Forget traffic, blame your personality.

FIONA MACDONALD
6 FEB 2015
 

Anyone can be late a handful of times, sure, but to be the person who's always five minutes late (at the earliest) - that's an art. A frustrating and inconvenient art. Or, a side effect of your personality traits, scientists have found.

So what is it that causes some people to constantly miss trains, make it to the wedding just after the bride’s shown up and regularly piss off their friends? And why is it so hard for us to fix?

 

Researchers have been trying to tease this apart for decades, and have come across a few tell-tale traits, as Sumathi Reddy reports for The Wall Street Journal.

“There are all sorts of disincentives and punishments for being late, and the paradox is we’re late even when those punishments and consequences exist," Justin Kruger, a social psychologist at New York University's School of Business told Reddy.
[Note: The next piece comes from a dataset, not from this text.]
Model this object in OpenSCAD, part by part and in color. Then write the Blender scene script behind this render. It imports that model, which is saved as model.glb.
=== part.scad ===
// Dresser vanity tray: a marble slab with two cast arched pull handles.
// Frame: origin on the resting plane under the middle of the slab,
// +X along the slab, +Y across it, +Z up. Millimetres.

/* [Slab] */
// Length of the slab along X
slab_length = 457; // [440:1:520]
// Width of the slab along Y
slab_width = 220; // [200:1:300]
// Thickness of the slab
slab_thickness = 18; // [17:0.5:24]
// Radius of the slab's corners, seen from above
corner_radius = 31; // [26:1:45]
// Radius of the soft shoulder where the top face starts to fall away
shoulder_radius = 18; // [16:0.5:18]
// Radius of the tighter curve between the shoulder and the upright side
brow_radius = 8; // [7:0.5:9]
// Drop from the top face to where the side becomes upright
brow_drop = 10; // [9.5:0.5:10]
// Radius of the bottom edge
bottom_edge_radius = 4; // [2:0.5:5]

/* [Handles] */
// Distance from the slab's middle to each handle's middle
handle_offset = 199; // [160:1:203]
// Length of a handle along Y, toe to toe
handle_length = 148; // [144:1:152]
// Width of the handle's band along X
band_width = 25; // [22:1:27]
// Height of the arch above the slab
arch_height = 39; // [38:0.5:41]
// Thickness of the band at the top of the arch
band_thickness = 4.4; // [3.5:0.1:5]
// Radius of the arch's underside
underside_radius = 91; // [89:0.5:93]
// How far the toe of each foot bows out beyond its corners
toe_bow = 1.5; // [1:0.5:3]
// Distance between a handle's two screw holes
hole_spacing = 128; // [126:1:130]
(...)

One of the most obvious and common reasons that people are frequently late is that they simply fail to accurately judge how long a task will take - something known as the planning fallacy. Research has shown that people on average underestimate how long a task will take to complete by a significant 40 percent.

Another trait, which could very well be linked to the first, is that forever-late-comers are more likely to be multitaskers. In a 2003 study run by Jeff Conte from San Diego State University in the US, found that out of 181 subway operators in New York City, those who preferred multitasking - or polychronicity - were more often late to their job.

This is because multitasking makes it harder to have metacognition, or awareness of what you're doing, as Drake Baer reports for Business Insider.

In 2001, Conte also discovered that there's also a personality type that's more likely to be late. While highly strung, achievement oriented Type A individuals are more likely to be punctual, Type B individuals, who are more laid-back, are later.

In fact, Type A and Type B people actually feel time pass differently, as Reddy reports. Over three previous studies Conte found that, for Type A individuals, a minute passed in 58 seconds, where as Type B people felt a minute pass in a leisurely 77 seconds. 

“So if you have an 18-second gap… that difference can add up over time,” Conte told Reddy.

Of course, knowing all of this doesn't necessarily help fix the problem - it's estimated that the US loses US$90 billion each year as a result of people running late.

But scientists are also starting to hone in on strategies that can slowly improve our punctuality.

For people who constantly underestimate tasks, breaking down an activity into very detailed steps can help people more accurately estimate how long something will take. A 2012 study also found that asking people to mentally picture a task before they do it can help them be more realistic about its duration, Reddy reports for The Wall Street Journal.

Late-comers also need to realise that they can't be in two places at once, and try to plan fewer things, further apart.

When it comes to your personality type, unfortunately, there's not too much you can do to change that. But accepting that you need to overcompensate for it may just help.

Acceptance, after all, is the first step to change.